China’s problems mirror those of other Asian countries, where the rising price of fuel and other commodities has had an impact on governments that traditionally subsidise everything from the cooking kerosene used by the poor to the electricity used by industry. Companies in Indonesia, for example, have complained of rolling blackouts and action by the government to force them to shift factory production to weekends.
The emerging power shortages have important implications for both inflation and growth, about which Beijing is to publish fresh figures on Thursday. Second-quarter GDP growth is forecast to have dropped to 10.1 per cent from 10.6 per cent in the first quarter.
Consumer price inflation is expected to have fallen in June to 7.1 per cent from 7.7 per cent in May, but problems in the power sector indicate inflation remains entrenched in the Chinese economy as the result of electricity price controls.
Late last month, the government raised fixed electricity tariffs by about 5 per cent but prices are still 30 per cent lower than the current coal price would imply, BNP Paribas estimates.

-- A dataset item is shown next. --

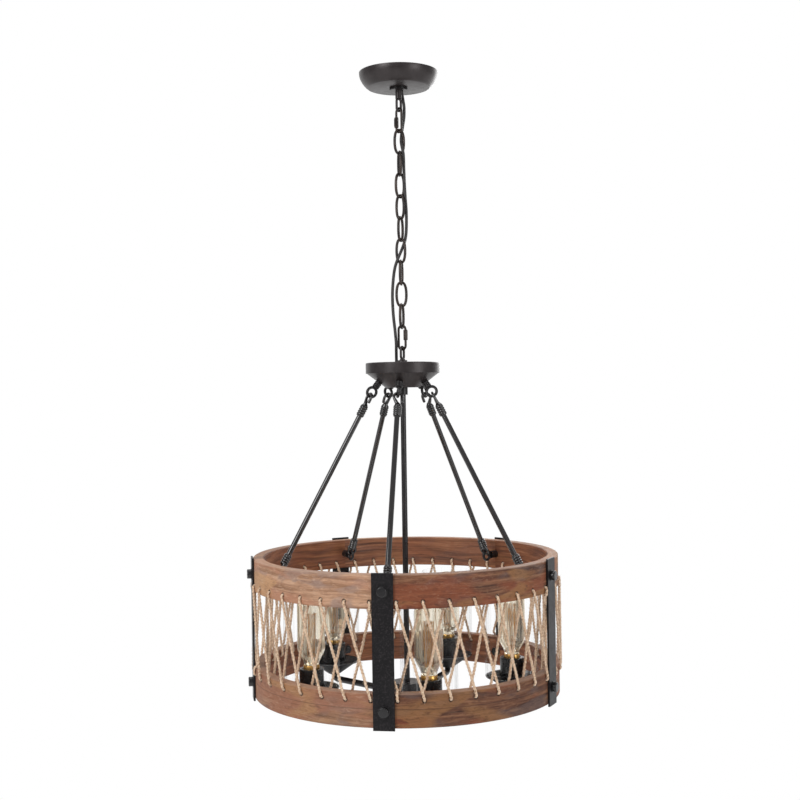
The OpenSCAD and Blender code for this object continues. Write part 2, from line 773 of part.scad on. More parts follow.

Coal prices in China have doubled since the start of the year. Beijing last month imposed price controls on thermal coal bought directly from mines but spot market prices continued to rise.
About 38 per cent of China’s coal supply last year came from small-scale operations. Many of these have since been closed by the government in an attempt to improve safety conditions in the country’s notoriously dangerous mining sector.
In spite of new orders from Beijing to reopen small mines that meet basic safety standards, industry executives say most local officials are reluctant to risk career-ending mine accidents in their jurisdictions.
“Large state-owned power companies have no choice but to keep operating and we have seen strong power generation growth from them so far this year despite the high coal prices,” said Daisy Zhang, an analyst with BNP Paribas in Shanghai. “But smaller power plants have been shutting down because the more they operate, the more [money] they lose.”
Power demand has doubled during the past five years, a trend that most analysts agree is unsustainable since China relies on coal for about 80 per cent of its power generation.
China has been struggling with petrol and diesel shortages as rocketing global oil prices forced small domestic refineries out of business. Large state-owned companies also cut production in an attempt to stem huge losses caused by government-set prices at the pump.